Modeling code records
Begin
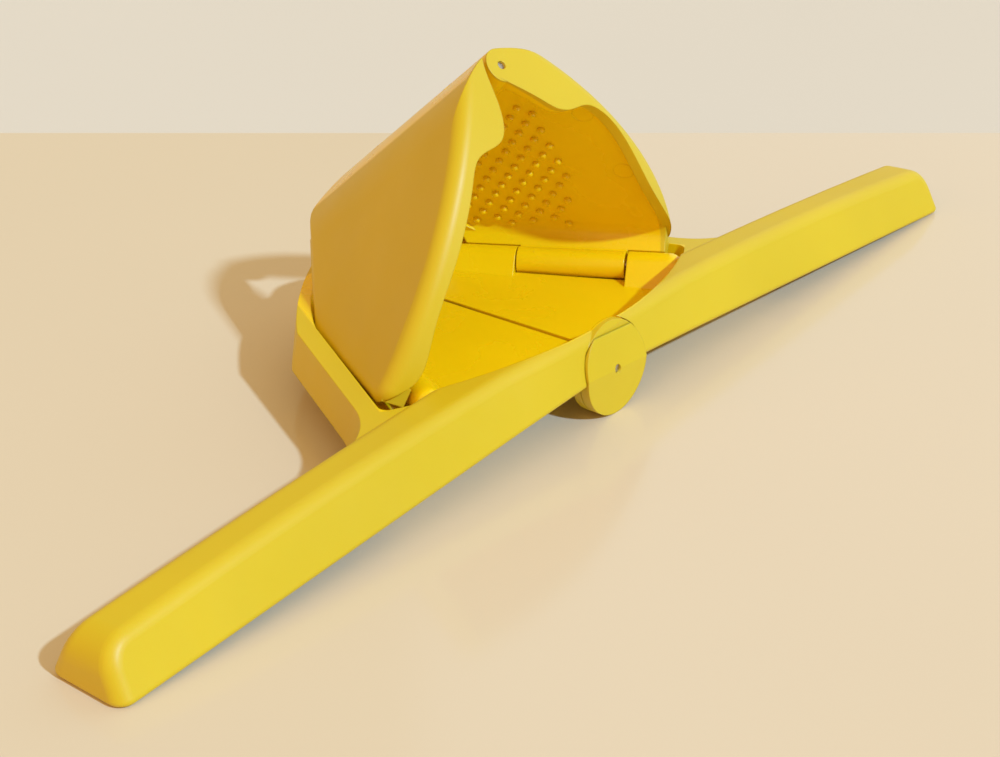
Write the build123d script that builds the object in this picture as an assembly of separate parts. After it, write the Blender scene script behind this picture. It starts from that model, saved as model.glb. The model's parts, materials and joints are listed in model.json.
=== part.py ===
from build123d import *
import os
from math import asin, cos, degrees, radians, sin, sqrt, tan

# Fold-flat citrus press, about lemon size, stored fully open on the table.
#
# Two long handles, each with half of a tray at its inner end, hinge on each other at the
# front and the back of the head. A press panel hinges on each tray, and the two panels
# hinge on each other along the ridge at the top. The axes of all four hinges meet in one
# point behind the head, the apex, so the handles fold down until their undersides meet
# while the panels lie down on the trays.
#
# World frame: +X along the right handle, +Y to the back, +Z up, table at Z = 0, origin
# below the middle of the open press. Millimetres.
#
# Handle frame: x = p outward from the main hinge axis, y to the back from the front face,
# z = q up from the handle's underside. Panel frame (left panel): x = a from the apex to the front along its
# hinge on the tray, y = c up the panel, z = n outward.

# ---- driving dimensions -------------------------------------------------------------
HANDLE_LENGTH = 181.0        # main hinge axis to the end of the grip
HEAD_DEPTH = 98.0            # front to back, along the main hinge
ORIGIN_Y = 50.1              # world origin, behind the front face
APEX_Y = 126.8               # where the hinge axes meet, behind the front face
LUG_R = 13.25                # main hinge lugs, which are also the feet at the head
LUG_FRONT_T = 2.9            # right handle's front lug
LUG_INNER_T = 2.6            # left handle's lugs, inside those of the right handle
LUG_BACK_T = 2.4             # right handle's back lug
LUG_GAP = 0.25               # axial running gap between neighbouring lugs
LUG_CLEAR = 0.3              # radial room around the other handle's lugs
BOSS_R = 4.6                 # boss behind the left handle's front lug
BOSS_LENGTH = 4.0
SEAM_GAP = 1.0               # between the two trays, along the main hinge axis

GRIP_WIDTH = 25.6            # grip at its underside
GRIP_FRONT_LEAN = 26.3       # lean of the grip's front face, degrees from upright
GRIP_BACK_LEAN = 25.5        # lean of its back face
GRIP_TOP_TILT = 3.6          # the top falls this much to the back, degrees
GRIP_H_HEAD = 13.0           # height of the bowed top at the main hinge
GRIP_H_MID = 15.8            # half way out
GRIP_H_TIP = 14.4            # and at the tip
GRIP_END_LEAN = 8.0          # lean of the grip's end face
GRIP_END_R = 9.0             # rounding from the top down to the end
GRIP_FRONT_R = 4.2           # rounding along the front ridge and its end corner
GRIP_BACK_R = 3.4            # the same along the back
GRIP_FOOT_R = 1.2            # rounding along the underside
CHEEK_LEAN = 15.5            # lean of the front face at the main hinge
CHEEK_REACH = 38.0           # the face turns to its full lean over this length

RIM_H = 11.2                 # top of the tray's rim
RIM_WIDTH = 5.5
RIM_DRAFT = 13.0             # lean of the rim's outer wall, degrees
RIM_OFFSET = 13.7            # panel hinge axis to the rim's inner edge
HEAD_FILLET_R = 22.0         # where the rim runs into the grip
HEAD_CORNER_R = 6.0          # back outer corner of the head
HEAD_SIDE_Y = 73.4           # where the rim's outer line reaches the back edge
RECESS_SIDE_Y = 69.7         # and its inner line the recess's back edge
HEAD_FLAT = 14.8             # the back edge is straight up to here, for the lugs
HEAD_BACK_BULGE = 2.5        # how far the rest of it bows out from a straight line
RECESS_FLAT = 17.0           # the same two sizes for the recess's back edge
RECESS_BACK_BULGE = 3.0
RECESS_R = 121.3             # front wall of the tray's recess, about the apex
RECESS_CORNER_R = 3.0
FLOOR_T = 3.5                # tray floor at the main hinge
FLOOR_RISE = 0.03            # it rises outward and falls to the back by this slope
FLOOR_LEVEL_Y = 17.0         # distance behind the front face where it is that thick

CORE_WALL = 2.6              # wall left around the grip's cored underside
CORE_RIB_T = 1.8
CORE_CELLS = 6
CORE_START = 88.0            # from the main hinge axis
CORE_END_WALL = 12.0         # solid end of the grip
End
Begin
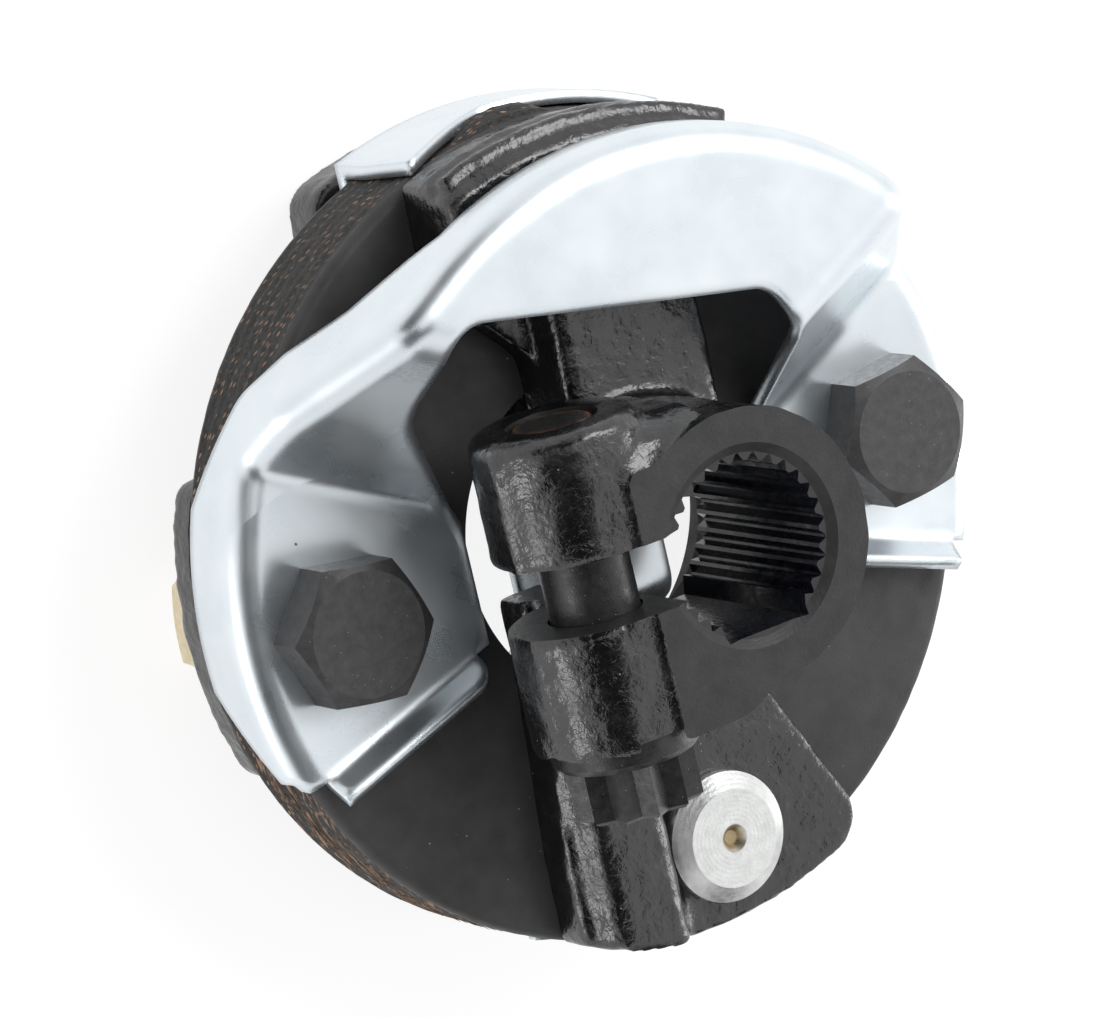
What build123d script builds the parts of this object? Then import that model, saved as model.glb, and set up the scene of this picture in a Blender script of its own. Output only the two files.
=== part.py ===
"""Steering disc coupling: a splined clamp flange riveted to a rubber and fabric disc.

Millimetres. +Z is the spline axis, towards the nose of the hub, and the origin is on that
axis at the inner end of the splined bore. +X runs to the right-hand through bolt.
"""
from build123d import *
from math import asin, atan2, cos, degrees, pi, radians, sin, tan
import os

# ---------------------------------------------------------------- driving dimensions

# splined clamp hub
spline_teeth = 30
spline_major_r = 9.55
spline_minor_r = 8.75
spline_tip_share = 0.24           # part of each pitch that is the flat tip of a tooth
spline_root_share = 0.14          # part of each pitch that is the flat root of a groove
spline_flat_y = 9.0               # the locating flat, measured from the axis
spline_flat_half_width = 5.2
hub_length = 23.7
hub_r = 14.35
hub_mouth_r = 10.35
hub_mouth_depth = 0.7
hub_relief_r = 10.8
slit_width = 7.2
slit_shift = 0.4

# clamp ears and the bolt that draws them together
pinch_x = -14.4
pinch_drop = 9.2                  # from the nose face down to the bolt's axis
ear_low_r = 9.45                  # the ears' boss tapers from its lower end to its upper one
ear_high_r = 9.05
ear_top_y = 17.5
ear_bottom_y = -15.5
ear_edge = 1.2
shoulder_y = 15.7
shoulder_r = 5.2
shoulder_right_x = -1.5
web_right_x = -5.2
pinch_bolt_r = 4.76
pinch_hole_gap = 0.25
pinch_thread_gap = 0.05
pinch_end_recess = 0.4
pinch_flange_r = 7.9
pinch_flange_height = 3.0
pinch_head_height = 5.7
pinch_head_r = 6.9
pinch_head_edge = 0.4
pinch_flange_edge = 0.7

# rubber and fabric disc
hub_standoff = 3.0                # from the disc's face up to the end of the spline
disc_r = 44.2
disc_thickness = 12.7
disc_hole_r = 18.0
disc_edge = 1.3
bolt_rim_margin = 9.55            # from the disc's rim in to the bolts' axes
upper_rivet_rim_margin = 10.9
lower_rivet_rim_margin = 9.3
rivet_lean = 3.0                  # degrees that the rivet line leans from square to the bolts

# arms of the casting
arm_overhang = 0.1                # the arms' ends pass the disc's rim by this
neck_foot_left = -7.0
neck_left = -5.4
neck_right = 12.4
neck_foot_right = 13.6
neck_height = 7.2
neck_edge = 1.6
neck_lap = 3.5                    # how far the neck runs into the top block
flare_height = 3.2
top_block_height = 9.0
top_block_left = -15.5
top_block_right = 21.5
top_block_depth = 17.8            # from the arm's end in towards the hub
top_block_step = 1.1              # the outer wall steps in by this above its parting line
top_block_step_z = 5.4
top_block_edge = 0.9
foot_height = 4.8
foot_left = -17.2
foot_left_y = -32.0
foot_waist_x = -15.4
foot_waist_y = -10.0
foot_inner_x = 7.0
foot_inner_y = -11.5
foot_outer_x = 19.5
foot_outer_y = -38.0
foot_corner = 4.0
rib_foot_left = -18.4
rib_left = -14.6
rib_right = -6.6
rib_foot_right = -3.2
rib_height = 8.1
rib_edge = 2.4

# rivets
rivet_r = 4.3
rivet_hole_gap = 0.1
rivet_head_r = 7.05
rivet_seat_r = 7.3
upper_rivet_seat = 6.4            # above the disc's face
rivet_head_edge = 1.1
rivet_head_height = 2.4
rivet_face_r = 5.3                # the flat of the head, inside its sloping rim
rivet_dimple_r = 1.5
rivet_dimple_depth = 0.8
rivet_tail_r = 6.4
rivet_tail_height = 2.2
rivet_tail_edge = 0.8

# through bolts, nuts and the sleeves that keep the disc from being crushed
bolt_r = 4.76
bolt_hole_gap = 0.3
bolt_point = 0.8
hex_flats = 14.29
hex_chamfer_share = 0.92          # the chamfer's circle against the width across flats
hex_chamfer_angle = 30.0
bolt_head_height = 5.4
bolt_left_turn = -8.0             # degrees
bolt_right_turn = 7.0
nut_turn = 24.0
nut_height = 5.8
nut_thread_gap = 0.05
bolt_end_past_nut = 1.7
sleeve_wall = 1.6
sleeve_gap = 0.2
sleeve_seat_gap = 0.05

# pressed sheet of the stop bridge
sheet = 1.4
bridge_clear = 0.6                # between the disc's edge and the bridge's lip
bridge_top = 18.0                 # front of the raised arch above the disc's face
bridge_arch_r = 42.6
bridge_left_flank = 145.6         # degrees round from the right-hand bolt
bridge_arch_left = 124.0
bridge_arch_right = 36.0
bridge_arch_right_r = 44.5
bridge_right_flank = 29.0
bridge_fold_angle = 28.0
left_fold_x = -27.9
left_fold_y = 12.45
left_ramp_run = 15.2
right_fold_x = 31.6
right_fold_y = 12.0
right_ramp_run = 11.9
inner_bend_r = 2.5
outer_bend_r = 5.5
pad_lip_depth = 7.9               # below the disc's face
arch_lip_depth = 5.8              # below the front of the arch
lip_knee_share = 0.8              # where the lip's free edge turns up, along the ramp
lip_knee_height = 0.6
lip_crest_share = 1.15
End
Begin
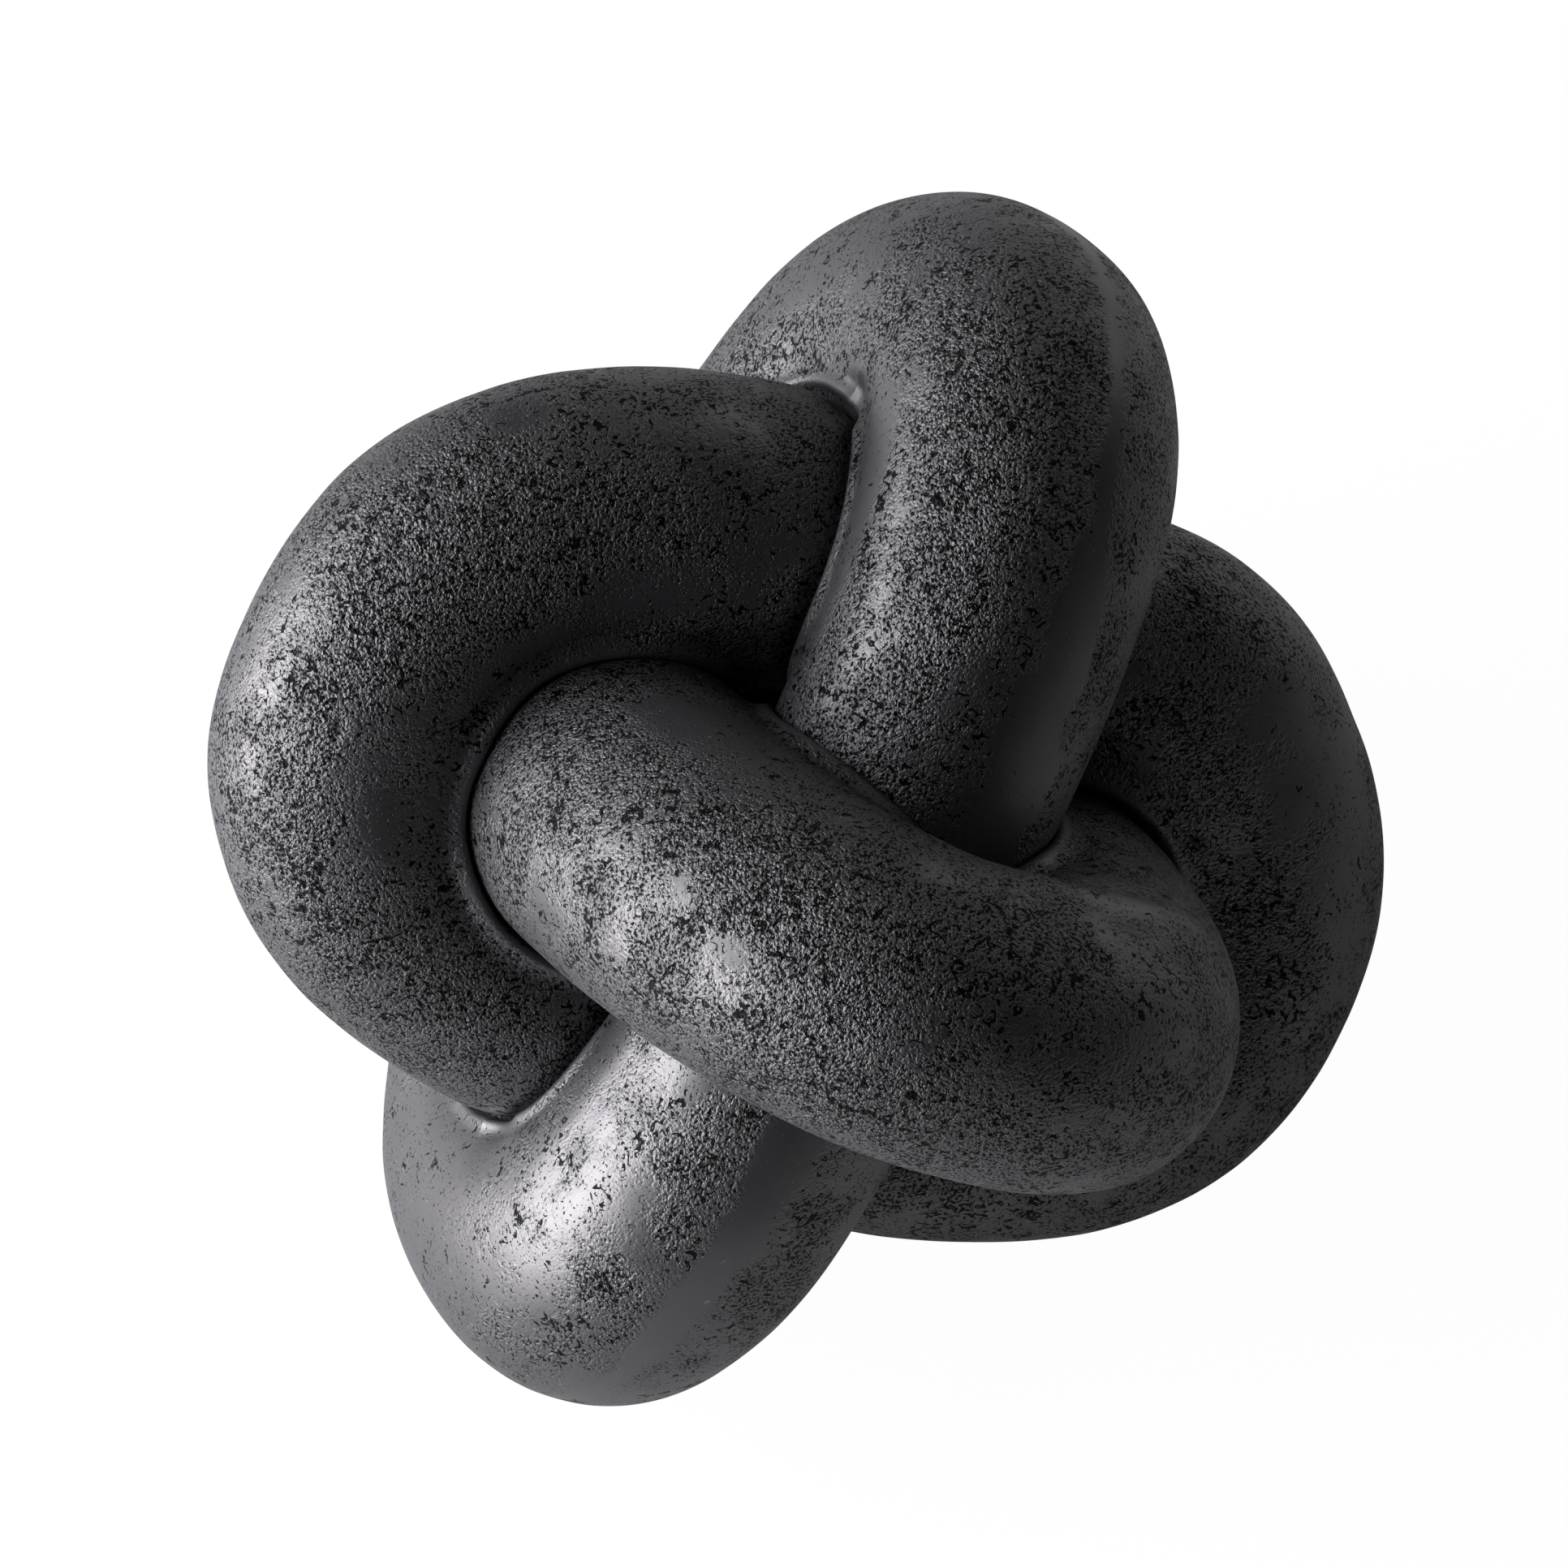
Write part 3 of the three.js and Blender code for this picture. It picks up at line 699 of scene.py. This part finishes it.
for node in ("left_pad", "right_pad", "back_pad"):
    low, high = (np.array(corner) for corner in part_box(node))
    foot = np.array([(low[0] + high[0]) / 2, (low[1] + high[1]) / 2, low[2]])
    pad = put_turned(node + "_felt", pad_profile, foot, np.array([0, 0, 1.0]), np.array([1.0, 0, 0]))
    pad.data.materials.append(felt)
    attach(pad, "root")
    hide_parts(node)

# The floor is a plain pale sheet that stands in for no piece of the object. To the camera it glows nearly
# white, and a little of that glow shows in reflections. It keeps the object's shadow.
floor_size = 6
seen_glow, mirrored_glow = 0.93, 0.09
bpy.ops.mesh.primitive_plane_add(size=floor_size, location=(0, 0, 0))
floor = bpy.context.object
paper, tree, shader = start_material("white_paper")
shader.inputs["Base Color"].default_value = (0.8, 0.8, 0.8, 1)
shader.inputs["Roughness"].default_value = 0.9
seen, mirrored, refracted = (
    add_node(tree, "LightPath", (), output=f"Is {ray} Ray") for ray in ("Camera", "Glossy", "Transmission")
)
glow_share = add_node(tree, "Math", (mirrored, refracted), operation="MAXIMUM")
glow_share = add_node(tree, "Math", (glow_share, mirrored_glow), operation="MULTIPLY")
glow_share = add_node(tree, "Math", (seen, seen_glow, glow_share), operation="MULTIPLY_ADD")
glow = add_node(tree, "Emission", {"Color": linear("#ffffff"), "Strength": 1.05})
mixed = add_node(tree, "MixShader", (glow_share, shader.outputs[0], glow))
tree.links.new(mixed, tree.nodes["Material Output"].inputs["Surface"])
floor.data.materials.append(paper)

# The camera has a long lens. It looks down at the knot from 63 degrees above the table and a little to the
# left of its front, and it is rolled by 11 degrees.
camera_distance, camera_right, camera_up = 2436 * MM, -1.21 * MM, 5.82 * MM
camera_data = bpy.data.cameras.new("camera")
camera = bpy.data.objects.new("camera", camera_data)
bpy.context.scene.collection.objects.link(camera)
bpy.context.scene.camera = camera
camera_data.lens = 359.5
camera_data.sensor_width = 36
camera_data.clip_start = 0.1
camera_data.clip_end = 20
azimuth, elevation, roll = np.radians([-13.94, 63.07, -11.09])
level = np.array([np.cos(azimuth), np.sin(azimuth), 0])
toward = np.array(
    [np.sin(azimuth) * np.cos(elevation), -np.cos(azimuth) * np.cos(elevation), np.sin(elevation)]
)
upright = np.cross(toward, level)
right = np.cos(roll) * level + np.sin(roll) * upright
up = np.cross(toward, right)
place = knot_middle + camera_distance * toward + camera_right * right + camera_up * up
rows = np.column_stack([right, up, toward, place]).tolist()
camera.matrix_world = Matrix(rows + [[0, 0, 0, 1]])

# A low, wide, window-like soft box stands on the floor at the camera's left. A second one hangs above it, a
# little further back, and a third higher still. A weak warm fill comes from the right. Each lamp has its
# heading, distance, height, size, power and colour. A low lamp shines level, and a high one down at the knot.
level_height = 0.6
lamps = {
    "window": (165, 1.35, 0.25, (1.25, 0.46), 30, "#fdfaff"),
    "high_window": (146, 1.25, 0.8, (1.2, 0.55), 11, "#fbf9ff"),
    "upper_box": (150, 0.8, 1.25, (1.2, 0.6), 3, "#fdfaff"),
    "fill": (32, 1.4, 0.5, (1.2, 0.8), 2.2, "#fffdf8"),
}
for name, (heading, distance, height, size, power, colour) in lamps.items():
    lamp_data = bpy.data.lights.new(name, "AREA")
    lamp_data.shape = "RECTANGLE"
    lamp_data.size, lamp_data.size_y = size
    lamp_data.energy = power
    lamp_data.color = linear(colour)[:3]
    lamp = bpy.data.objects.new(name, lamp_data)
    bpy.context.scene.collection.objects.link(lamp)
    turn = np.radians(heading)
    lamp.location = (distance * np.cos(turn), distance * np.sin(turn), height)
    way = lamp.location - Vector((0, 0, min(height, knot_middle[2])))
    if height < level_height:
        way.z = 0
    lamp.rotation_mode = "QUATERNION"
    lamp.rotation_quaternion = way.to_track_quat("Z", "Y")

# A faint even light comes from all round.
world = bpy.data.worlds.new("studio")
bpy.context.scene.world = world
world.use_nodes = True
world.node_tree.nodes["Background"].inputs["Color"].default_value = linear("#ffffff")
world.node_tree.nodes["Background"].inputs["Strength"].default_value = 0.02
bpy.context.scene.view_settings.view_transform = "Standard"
End
> Required work
From the records above, transcribe without alteration every line from the one with "Write the build123d" to the one with "from math import asin, cos, degrees, radians, sin, sqrt, tan", inclusive.

> The result
Write the build123d script that builds the object in this picture as an assembly of separate parts. After it, write the Blender scene script behind this picture. It starts from that model, saved as model.glb. The model's parts, materials and joints are listed in model.json.
=== part.py ===
from build123d import *
import os
from math import asin, cos, degrees, radians, sin, sqrt, tan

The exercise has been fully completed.